Did these Hollywood exiles coming over to Europe influence European cinema?

An element of that can be seen with someone like Jules Dassin and Rififi. Rififi seems an archetypal French heist film, but it’s very Hollywood in its construction of the suspense elements. Far more than typical French crime films of the thirties or the post-war period. But, the film’s influence can be seen in later French crime films of the sixties.

Conversely, you can see a European influence on the filmmakers’ Hollywood sensibilities. Joseph Losey’s low budget films made when arriving in Britain were quite melodramatic in a Hollywood way. By the time of The Servant and Accident, and into the seventies, he had become an archetypal European arthouse director.

Interestingly, when directors such as Jules Dassin and John Berry could return to work in Hollywood, they made films about the black American experience. These were guys interested in movies about social exclusion and political issues, and returned to America in the time of the Civil Rights struggle and the Black Power movement.
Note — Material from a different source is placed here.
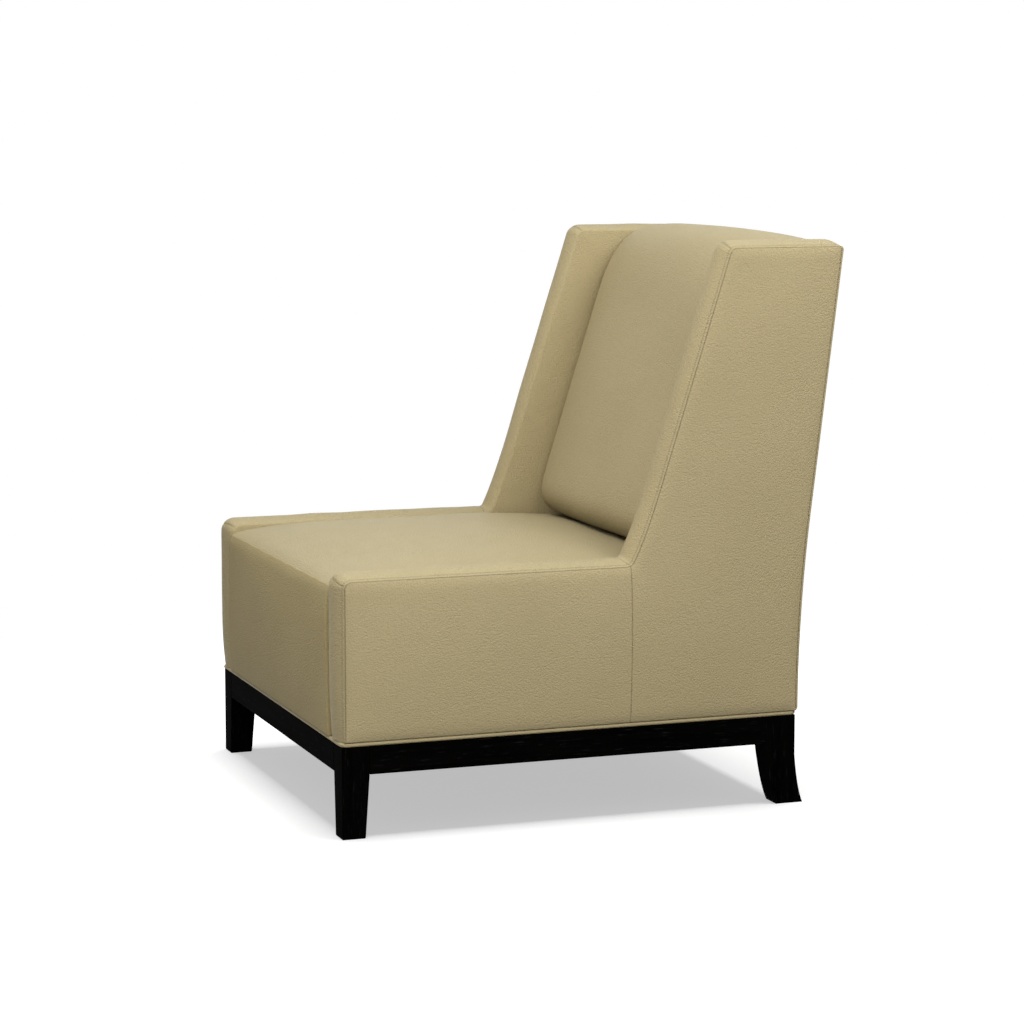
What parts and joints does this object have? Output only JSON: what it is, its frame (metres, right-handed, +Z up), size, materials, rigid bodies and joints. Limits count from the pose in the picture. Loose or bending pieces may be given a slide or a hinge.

Jules Dassin directed Uptight in 1968, and John Berry made Claudine in 1974. They were far from those characters depicted in films such as Guilty By Suspicion, they remained committed.

As well as introducing all the films being screened, you are also giving an hour long introduction to the season as a whole.

Yes, and of all the intros I’ve done to seasons this is one of the most important. I’m 60 this year, and since the beginning of my interest in film I’ve had a sense of what the Hollywood blacklist was. From talking to people, I realised a lot of folk now don’t know there was a Hollywood blacklist. So the one-hour introduction event will provide that context, discuss some of the filmmakers we couldn’t include, and suggest other films audiences might want to look up if they find these engaging.